You can find pretty much every anime in subbed version if you don’t like the English voice actors and non-localized versions are easy to find online through legal or at least legal adjacent means. OK, so I may have to learn Japanese to understand them but learning Japanese is bound to be a deeply rewarding experience that would serve me well beyond avoiding a bit of localization. I’m just saying that we have a lot more options now.

trust me, this is the better option

And although most fans will point to instances of “censorship” (i.e. localization) or clunky acting to show the negative effects of Western influence, that’s not really what it is. It’s a secondary transformation of the product for European and American consumption. Just like translating it in the first place. That’s a separate issue from direct influence on the anime being made. Influence on that level would be unavoidable no matter how many languages you learn.

And I can see why that sounds really scary. The thing is, I’m not sure what it actually means. What would an American-produced anime look like and how would it be different. We can sort of get an idea from the Crunchyroll produced series. However, the three webtoon adaptations (Tower of God, God of Highschool and Nobless) are sort of hard to compare. They are American-produced adaptations of Korean webtoons. I’m not sure just how different they are from Japanese-produced adaptations of Korean webtoons…you know.

So really the only viable Crunchyroll production for this post is In/Spectre. That is an anime based on a Japanese property and meant to fit into anime standards. And it was fine. I mean it wasn’t the greatest series out there but it wasn’t the worst either. More importantly, if I didn’t know that it was a US-produced anime, I would never have been able to tell just from watching it. In fact, I can’t really find the influence even if I’m specifically looking for it.

Now that doesn’t mean all that much. Or anything really. It’s not a huge sample size! Just because In/Spectre turned no different than most titles doesn’t mean that an American or European cash influx in the industry won’t have a very noticeable effect. Maybe Crunchyroll was particularly hands-off or more respectful of anime traditions. Or it could go the other way and future Western-produced anime are actually Amazing! I have watched a bunch of Netflix original anime and it’s a bit more apparent there. Especially in Dorohedoro. Saiki K. is the same as previous seasons but Beastars and Dorohedoro take some narrative risks and go into more unpleasant imagery and harsh storytelling than most anime I see come out recently. So there is some influence there.

I mean what’s with the baseball…pffth!

Still, for my thought experiment, I figured I would take some classic titles that a lot of people have at least heard about and that are open about being heavily influenced by Western culture. We don’t have t guess, the authors/creators have directly told us these are Americanized anime.

Let’s start with the most dubious one. Avatar: The Last Air Bender. Now Avatar is definitely American. It was created by two dudes called Michael DiMartino and Bryan Konietzko, and made by Nickelodeon Animation Studios. Actually, if anything, it’s not anime at all. The creators said that they were inspired by Harry Potter and Lord of the Rings, the story is influenced by Chinese history and Buddhist tales. The actual Japanese influence is mainly in the character designs but the choreography and movements were specifically modelled on American cartoons.

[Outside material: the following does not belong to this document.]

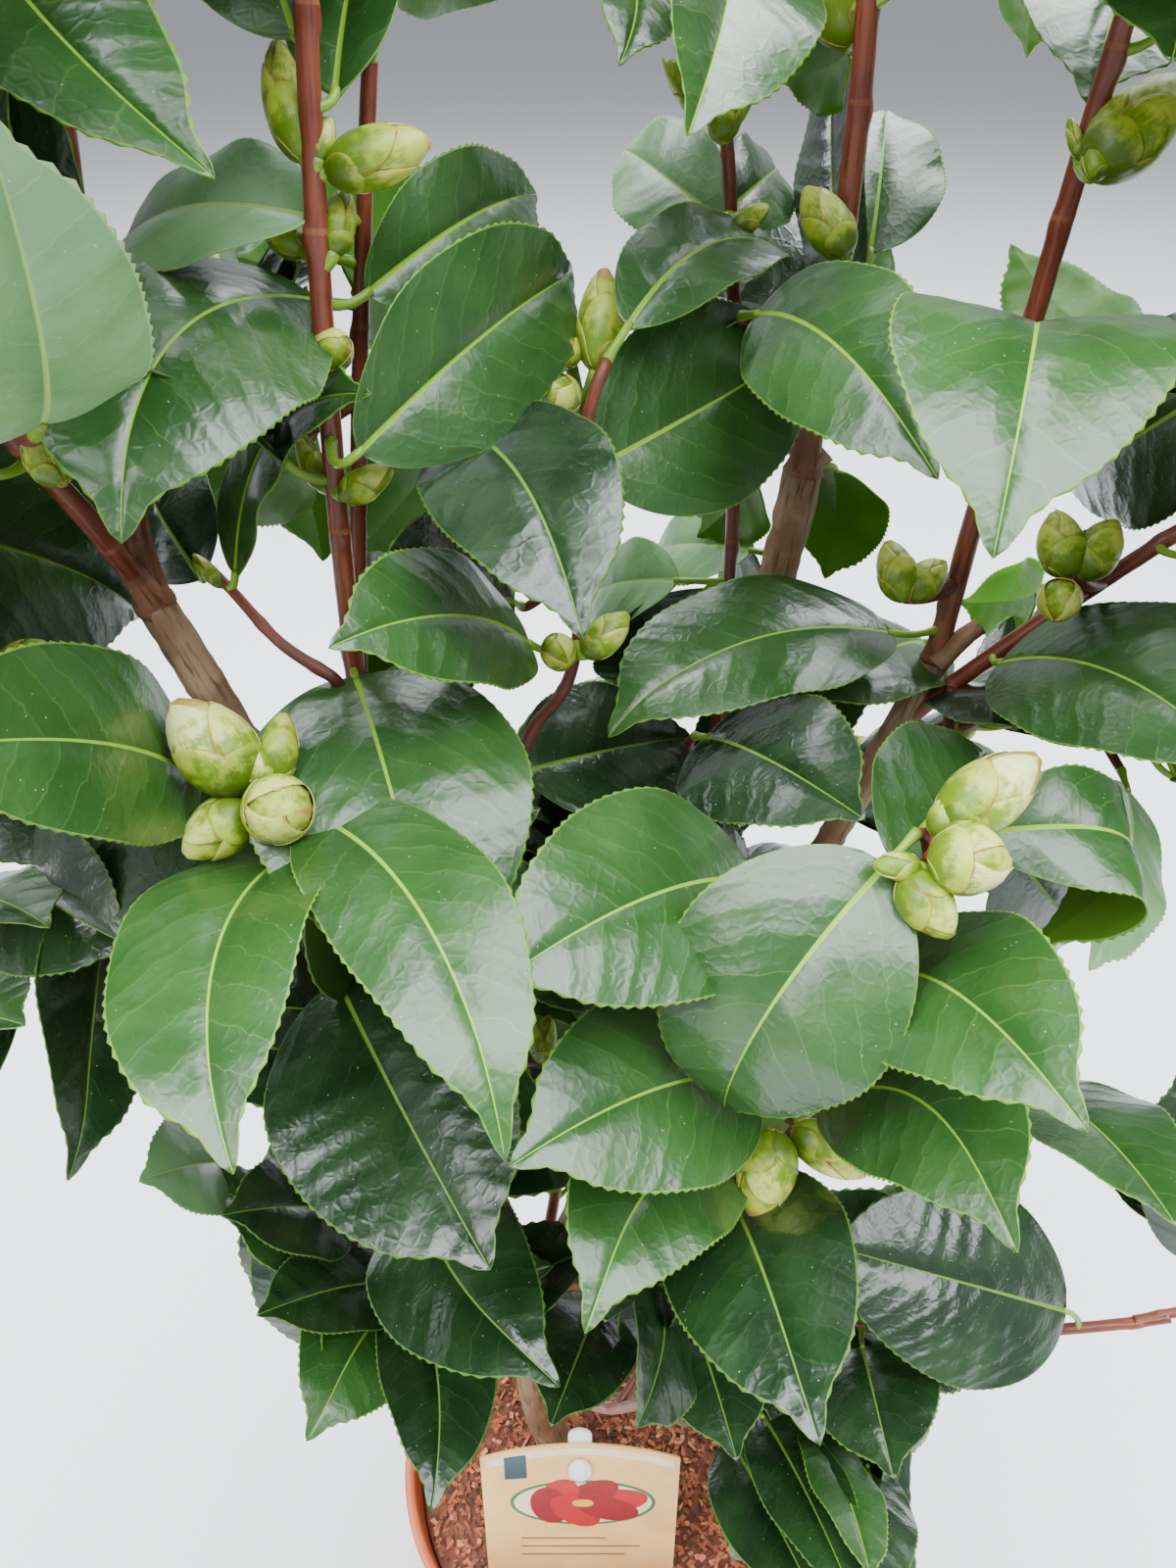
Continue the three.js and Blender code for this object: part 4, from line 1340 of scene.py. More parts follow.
SMALL, HALF, FAT = BudAge.SMALL, BudAge.HALF, BudAge.FAT
SEEN_BUDS = [
    SeenBud(*row)
    for row in (
        ((313, 166), (280, 40), 209, 10.5),
        ((322, 165), (338, 118), 208, 5, SMALL),
        ((330, 177), (442, 142), 210, 11),
        ((340, 262), (352, 190), 218, 7, SMALL),
        ((315, 258), (262, 218), 224, 8, SMALL),
        ((331, 364), (347, 350), 233, 9, SMALL, 11),
        ((346, 508), (402, 478), 243, 7.5, SMALL, 2),
        ((330, 500), (305, 440), 247, 6, SMALL),
        ((66, 494), (28, 436), 210, 9, SMALL),
        ((228, 600), (196, 565), 264, 4, SMALL),
        ((608, 380), (618, 272), 258, 11),
        ((582, 368), (573, 346), 262, 7.5, SMALL, 9),
        ((576, 412), (564, 394), 262, 10, HALF, 12),
        ((576, 674), (562, 654), 278, 9, HALF, 11),
        ((595, 670), (642, 625), 270, 9),
        ((866, 262), (820, 190), 263, 11),
        ((878, 45), (835, -50), 256, 16, FAT),
        ((728, 125), (676, 58), 270, 7, SMALL),
        ((735, 145), (745, 95), 268, 8, SMALL),
        ((745, 235), (786, 210), 275, 6, SMALL),
        ((1112, 178), (1208, 80), 238, 16, FAT),
        ((1104, 165), (1090, 118), 241, 3.5, SMALL),
        ((1114, 184), (1127, 140), 237, 6.5, SMALL),
        ((925, 615), (905, 550), 300, 11),
        ((925, 610), (965, 572), 300, 10),
        ((1090, 590), (1075, 520), 280, 12),
        ((1100, 590), (1140, 530), 280, 12),
        ((1080, 614), (1083, 610), 283, 11, SMALL, 12),
        ((258, 806), (174, 714), 238, 17, FAT, 3),
        ((278, 804), (290, 725), 240, 9, SMALL),
        ((277, 824), (294, 828), 240, 15, HALF, 15),
        ((256, 820), (187, 874), 239, 12.5, FAT, 2),
        ((262, 806), (268, 764), 236, 6, SMALL),
        ((958, 848), (1062, 770), 226, 14.5, FAT, 2),
        ((948, 870), (1034, 884), 224, 15, FAT, 8),
        ((922, 890), (972, 958), 224, 11, HALF, 2),
        ((955, 856), (978, 806), 225, 7, SMALL),
        ((940, 885), (890, 882), 224, 6, SMALL, 2),
        ((792, 1152), (770, 1248), 280, 15, FAT, 2),
        ((808, 1150), (886, 1200), 284, 12),
        ((550, 1085), (560, 1035), 330, 8, SMALL),
        ((960, 755), (1000, 735), 335, 8, SMALL),
        ((545, 1365), (552, 1310), 420, 5, SMALL),
    )
]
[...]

So why am I even mentioning Avatar if it’s just not an anime? Well because a lot of western anime fans, that have watched a lot of anime, still call Avatar one of their favourite anime or the show that got them into anime. For whatever reason, Avatar resonated with viewers in much the same way anime did and most of them enjoyed it a lot! And so it’s not far-fetched to think of it as a prototype for what an “American anime” would be. You can make of that what you will.

I should rewatch Avatar

But we do also have a number of prevalent Japanese anime that are very influenced by Western culture as well. You can see it in a pretty obvious way in the mega-popular My Hero Academia. Although that’s actually a fusion of a lot of cultures which is a big part of its appeal. However, you can also see it very specifically in the works of Shinichirō Watanabe who openly stated that he wanted to make western-influenced series.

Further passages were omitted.